Where the Walls Are Thin on Purpose
The rooms are modern and clean-lined in a way that reads more Miami than MoBay — concrete tones, sharp geometry, beds that sit low and wide. The defining quality isn't the décor; it's the quiet. Somehow, despite the hotel's social energy below, the rooms hold a deep, almost monastic silence when you close the door. The walls are doing real work. You sleep the kind of sleep that only happens when you've been in sun and salt water and rum, and you wake to light that enters gently through floor-to-ceiling windows, warm but not punishing, the Caribbean morning doing its thing at half volume.
But the room isn't where you live at S Hotel. You live downstairs, at the bar, where a bartender named Roan makes a Bob Marley cocktail that has no business being as good as it is. It arrives in layers — mango, strawberry, something herbal and dark at the bottom — and it looks like a sunset poured into a glass. It tastes like one too, sweet but with an edge, a little smoke in the finish. Roan builds each one with the focus of someone who understands that the drink is the experience, not a footnote to it. You order a second. You are not sorry.
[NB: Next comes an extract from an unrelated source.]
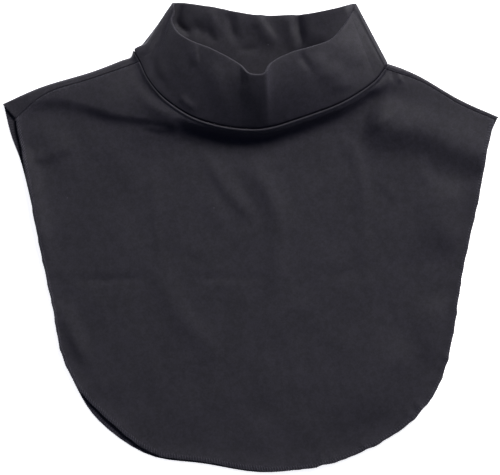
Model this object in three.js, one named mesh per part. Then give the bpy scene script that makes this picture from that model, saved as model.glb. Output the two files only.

“The music is doing that thing Jamaican music does when it meets the right acoustics: it becomes thermal.”
The food arrives with the same confidence as the cocktails — plates that don't need to announce themselves. Jerk chicken with a char that crackles, rice and peas cooked until the coconut milk has gone savory and deep, festival dumplings golden and slightly sweet. There's nothing fussy about it, no foam or microgreens trying to elevate what doesn't need elevating. The kitchen knows what it's doing and trusts you to notice. I ate three full meals here in a single day and felt no guilt, only a vague sense of accomplishment.
The honest beat: S Hotel is not a five-star resort with a private beach and a butler who remembers your name. The pool is compact. The gym, if there is one, didn't make an impression. If you're looking for a sprawling compound where you never have to leave the property or interact with the actual country you've flown to, this isn't your place. But that's the point. The hotel functions as a base camp for Montego Bay itself — close enough to Doctor's Cave Beach to walk, embedded enough in the hip strip to feel the city's rhythm without a taxi ride. It trades square footage for soul, and the trade works.
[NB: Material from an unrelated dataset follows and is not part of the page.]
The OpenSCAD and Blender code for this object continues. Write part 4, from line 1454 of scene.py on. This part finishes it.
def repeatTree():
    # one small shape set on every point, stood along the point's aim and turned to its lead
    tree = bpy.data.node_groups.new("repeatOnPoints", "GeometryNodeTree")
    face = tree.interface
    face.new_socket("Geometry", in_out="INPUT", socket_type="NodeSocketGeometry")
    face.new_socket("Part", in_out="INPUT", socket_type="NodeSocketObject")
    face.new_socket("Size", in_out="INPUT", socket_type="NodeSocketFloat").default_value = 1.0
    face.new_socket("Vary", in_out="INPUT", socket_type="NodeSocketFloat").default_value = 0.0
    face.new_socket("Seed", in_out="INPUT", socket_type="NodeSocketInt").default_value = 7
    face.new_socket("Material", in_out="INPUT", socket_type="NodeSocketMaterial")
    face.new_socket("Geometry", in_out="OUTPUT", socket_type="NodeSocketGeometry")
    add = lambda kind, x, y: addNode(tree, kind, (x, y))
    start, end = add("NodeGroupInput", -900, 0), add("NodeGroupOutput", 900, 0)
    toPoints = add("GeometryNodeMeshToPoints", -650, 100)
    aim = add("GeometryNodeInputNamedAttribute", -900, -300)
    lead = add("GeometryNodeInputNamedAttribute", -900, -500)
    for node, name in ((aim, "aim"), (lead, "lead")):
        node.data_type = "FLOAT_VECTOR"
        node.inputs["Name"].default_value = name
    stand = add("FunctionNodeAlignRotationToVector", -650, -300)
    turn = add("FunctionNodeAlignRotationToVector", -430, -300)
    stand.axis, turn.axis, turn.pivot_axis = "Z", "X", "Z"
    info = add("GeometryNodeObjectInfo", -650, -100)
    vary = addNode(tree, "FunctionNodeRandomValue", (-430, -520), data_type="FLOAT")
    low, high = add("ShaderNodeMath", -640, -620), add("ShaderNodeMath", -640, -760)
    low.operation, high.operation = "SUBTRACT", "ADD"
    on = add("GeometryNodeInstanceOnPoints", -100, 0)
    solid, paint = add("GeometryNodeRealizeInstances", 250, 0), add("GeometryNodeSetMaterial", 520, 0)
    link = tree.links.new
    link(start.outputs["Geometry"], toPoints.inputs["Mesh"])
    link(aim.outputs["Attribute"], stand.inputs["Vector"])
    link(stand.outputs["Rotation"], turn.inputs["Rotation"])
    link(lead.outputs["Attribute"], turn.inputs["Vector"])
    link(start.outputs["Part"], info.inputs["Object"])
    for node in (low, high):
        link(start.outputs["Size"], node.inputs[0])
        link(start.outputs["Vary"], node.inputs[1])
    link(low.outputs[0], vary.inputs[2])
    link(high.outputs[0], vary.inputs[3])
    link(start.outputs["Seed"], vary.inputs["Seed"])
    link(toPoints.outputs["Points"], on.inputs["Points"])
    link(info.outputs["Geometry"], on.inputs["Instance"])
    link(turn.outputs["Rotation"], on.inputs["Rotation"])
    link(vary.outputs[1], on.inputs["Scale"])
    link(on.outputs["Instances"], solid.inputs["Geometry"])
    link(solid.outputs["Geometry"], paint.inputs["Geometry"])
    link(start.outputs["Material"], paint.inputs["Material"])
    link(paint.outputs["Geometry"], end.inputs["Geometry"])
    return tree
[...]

What surprised me most was the crowd. Not tourists performing relaxation, but people who seemed to genuinely know how to be somewhere — Jamaicans out for the evening, couples on weekend escapes, a group of friends who'd clearly been coming back. The DJ played dancehall into the night and nobody checked their phones. That's a rare thing. That's an atmosphere you can't design; you can only create the conditions for it and hope.
What Stays
Days later, what lingers isn't the room or the view. It's a specific moment at the bar, late afternoon, when Roan slid a second Bob Marley across the counter without being asked, the DJ shifted into a slower groove, and the light went from white to gold in the space of a single song. Everything aligned. The drink, the sound, the hour. Jamaica, distilled.
This is for the traveler who wants to feel Montego Bay in their bones, not observe it from behind a resort wall. It's for people who choose a hotel the way they choose a bar — by the energy, by the crowd, by the thing they can't quite name but recognize the moment they walk in. It is not for anyone who needs a swim-up suite or a concierge who speaks in whispers.
Rooms at S Hotel start around $221 a night — the price of a good dinner for two in most cities, except here it comes with a soundtrack.